# VEP slave with 3900x & 128GB?



## dts_marin (Jul 18, 2020)

I need to build a temporary slave PC for a composer friend of mine.
I already have great results with an Intel i9-9900K & 128GB for my personal setup but I feel the 9900K is a bit old nowadays and I'm wondering if the 3900x is as good as the Intel counterparts for VEP. 
10th gen Intel are a bit expensive at the moment. 
The AMD build happens to be a lot cheaper which is a plus.
If anyone has a PC with the 3900x and 128GBs of RAM please let me know. Bonus points if you can test Digital Performer 10 on it with local VEP instances and 80-90GB RAM utilization. He will likely have a Mac Mini 2018 or a trash can as a master but if the 3900x is sufficient as a single machine he can avoid the extra cost of buying the Mac. A beefier extreme series Intel or a Threadripper machine doesn't make sense as a temporary investment because he won't ship it back to the U.S. where as the Macs are somewhat easily portable.

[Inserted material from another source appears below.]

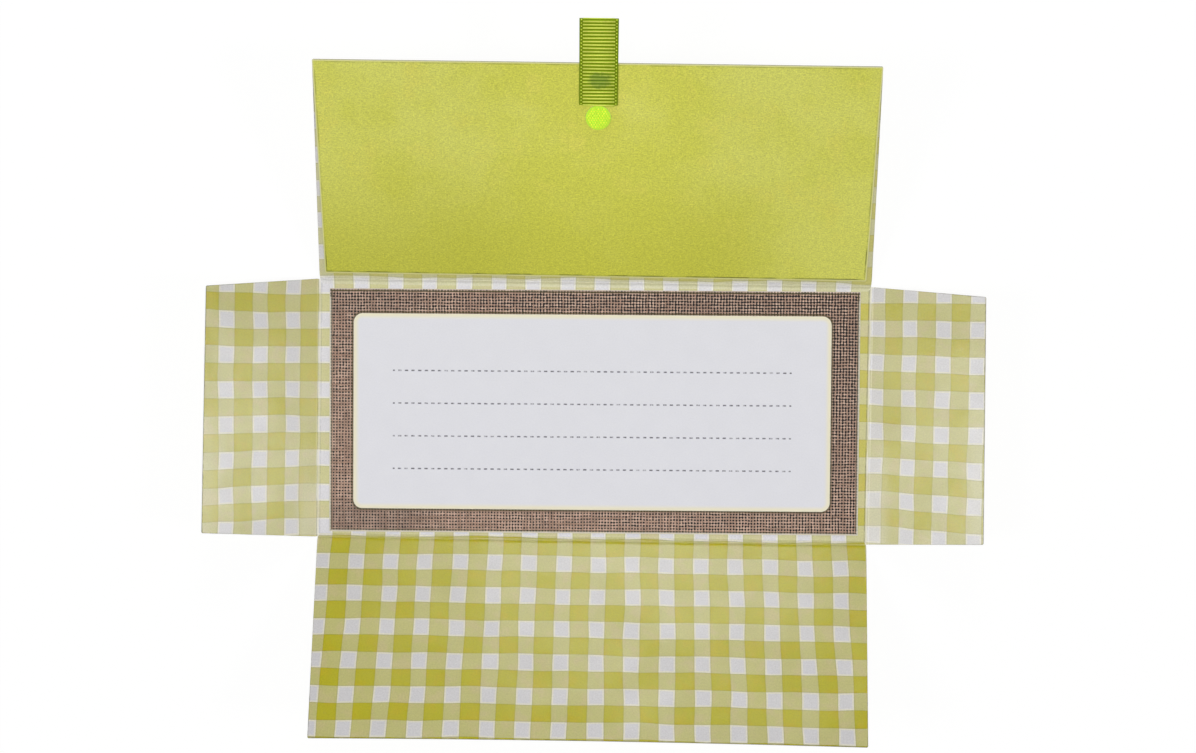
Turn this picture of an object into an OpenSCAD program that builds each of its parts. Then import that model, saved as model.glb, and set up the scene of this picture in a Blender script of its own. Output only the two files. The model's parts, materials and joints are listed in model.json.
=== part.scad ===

1024 samples buffer with no extra VEP buffers are plenty good as a starting point.


----------



## classified_the_x (Jul 19, 2020)

All you might need might be here:





__





Scan Pro Audio | Computer Based Music & Audio Production







www.scanproaudio.info





ok, no VEP benchmarks, but some Kontakt if he uses that too. 3900x is a fine choice for Kontakt but 10900x is better. I'm going for a 3900x next.


----------



## dts_marin (Jul 19, 2020)

This is helpful but not all I might need (no real-world stability info with DP and/or VEP running). So the i9-9900K is still holding up relatively well compared to the 3900x. The 10900x looks great but the X299 platform has really expensive mobos so the cost gets a bit out of hand for no particularly appealing reasons. QVL'd 8X16GBs kits for X299 mobos are a bit more rare to find also.

The 3950x is likely the best option but I can't take the risk since it's not a personal purchase and can't have any unexpected troubleshooting. The 10900K seems to be the only safe & proved solution so far.


----------



## classified_the_x (Jul 19, 2020)

dts_marin said:


> This is helpful but not all I might need (no real-world stability info with DP and/or VEP running). So the i9-9900K is still holding up relatively well compared to the 3900x. The 10900x looks great but the X299 platform has really expensive mobos so the cost gets a bit out of hand for no particularly appealing reasons. QVL'd 8X16GBs kits for X299 mobos are a bit more rare to find also.
> 
> The 3950x is likely the best option but I can't take the risk since it's not a personal purchase and can't have any unexpected troubleshooting. The 10900K seems to be the only safe & proved solution so far.



if Kontakt is the priority 10900x is a good idea, but it's fairly expensive. the cost is offset by the need of a GPU for the 3900x but if you have a spare GPU I'd definetely go 3900x. Not so keen on Intel for stability these days tbh. Also GPUs make the system more stable in my experience.


----------